START

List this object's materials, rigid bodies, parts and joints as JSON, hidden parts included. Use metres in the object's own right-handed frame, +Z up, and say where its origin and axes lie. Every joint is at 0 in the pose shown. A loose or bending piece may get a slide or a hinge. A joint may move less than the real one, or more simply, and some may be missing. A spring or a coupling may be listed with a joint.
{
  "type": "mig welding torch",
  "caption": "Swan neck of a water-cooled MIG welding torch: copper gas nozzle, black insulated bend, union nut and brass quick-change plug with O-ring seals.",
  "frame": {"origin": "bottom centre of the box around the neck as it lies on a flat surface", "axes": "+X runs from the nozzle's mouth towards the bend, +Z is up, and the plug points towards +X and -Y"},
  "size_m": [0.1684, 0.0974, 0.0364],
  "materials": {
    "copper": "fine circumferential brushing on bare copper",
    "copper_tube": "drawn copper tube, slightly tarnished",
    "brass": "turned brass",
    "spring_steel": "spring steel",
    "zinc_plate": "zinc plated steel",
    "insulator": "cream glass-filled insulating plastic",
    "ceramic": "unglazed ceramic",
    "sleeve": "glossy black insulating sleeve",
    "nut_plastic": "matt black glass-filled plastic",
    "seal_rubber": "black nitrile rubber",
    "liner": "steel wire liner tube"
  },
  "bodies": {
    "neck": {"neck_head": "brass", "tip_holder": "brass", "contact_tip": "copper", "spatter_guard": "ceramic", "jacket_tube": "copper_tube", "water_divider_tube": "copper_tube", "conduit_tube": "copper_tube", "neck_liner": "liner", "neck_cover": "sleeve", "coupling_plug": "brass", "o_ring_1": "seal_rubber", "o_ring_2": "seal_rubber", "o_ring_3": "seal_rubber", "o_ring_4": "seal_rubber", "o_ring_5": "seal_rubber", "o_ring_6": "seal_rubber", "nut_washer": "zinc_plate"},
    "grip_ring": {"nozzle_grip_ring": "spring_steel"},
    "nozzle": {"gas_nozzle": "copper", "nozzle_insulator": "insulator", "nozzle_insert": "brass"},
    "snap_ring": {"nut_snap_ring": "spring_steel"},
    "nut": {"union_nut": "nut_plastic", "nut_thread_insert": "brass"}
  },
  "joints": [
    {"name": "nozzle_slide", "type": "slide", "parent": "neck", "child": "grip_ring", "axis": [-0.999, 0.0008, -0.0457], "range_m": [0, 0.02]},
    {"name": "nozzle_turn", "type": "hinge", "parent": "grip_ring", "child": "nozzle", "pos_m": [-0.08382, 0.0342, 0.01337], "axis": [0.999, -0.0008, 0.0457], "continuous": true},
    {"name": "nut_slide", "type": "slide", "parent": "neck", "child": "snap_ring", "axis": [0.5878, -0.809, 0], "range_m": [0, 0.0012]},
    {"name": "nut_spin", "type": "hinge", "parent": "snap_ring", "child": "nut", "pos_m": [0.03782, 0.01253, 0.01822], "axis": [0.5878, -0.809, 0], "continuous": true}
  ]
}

END

Instructions for the task
Restate the listing in full, word for word.

Solution to this task
List this object's materials, rigid bodies, parts and joints as JSON, hidden parts included. Use metres in the object's own right-handed frame, +Z up, and say where its origin and axes lie. Every joint is at 0 in the pose shown. A loose or bending piece may get a slide or a hinge. A joint may move less than the real one, or more simply, and some may be missing. A spring or a coupling may be listed with a joint.
{
  "type": "mig welding torch",
  "caption": "Swan neck of a water-cooled MIG welding torch: copper gas nozzle, black insulated bend, union nut and brass quick-change plug with O-ring seals.",
  "frame": {"origin": "bottom centre of the box around the neck as it lies on a flat surface", "axes": "+X runs from the nozzle's mouth towards the bend, +Z is up, and the plug points towards +X and -Y"},
  "size_m": [0.1684, 0.0974, 0.0364],
  "materials": {
    "copper": "fine circumferential brushing on bare copper",
    "copper_tube": "drawn copper tube, slightly tarnished",
    "brass": "turned brass",
    "spring_steel": "spring steel",
    "zinc_plate": "zinc plated steel",
    "insulator": "cream glass-filled insulating plastic",
    "ceramic": "unglazed ceramic",
    "sleeve": "glossy black insulating sleeve",
    "nut_plastic": "matt black glass-filled plastic",
    "seal_rubber": "black nitrile rubber",
    "liner": "steel wire liner tube"
  },
  "bodies": {
    "neck": {"neck_head": "brass", "tip_holder": "brass", "contact_tip": "copper", "spatter_guard": "ceramic", "jacket_tube": "copper_tube", "water_divider_tube": "copper_tube", "conduit_tube": "copper_tube", "neck_liner": "liner", "neck_cover": "sleeve", "coupling_plug": "brass", "o_ring_1": "seal_rubber", "o_ring_2": "seal_rubber", "o_ring_3": "seal_rubber", "o_ring_4": "seal_rubber", "o_ring_5": "seal_rubber", "o_ring_6": "seal_rubber", "nut_washer": "zinc_plate"},
    "grip_ring": {"nozzle_grip_ring": "spring_steel"},
    "nozzle": {"gas_nozzle": "copper", "nozzle_insulator": "insulator", "nozzle_insert": "brass"},
    "snap_ring": {"nut_snap_ring": "spring_steel"},
    "nut": {"union_nut": "nut_plastic", "nut_thread_insert": "brass"}
  },
  "joints": [
    {"name": "nozzle_slide", "type": "slide", "parent": "neck", "child": "grip_ring", "axis": [-0.999, 0.0008, -0.0457], "range_m": [0, 0.02]},
    {"name": "nozzle_turn", "type": "hinge", "parent": "grip_ring", "child": "nozzle", "pos_m": [-0.08382, 0.0342, 0.01337], "axis": [0.999, -0.0008, 0.0457], "continuous": true},
    {"name": "nut_slide", "type": "slide", "parent": "neck", "child": "snap_ring", "axis": [0.5878, -0.809, 0], "range_m": [0, 0.0012]},
    {"name": "nut_spin", "type": "hinge", "parent": "snap_ring", "child": "nut", "pos_m": [0.03782, 0.01253, 0.01822], "axis": [0.5878, -0.809, 0], "continuous": true}
  ]
}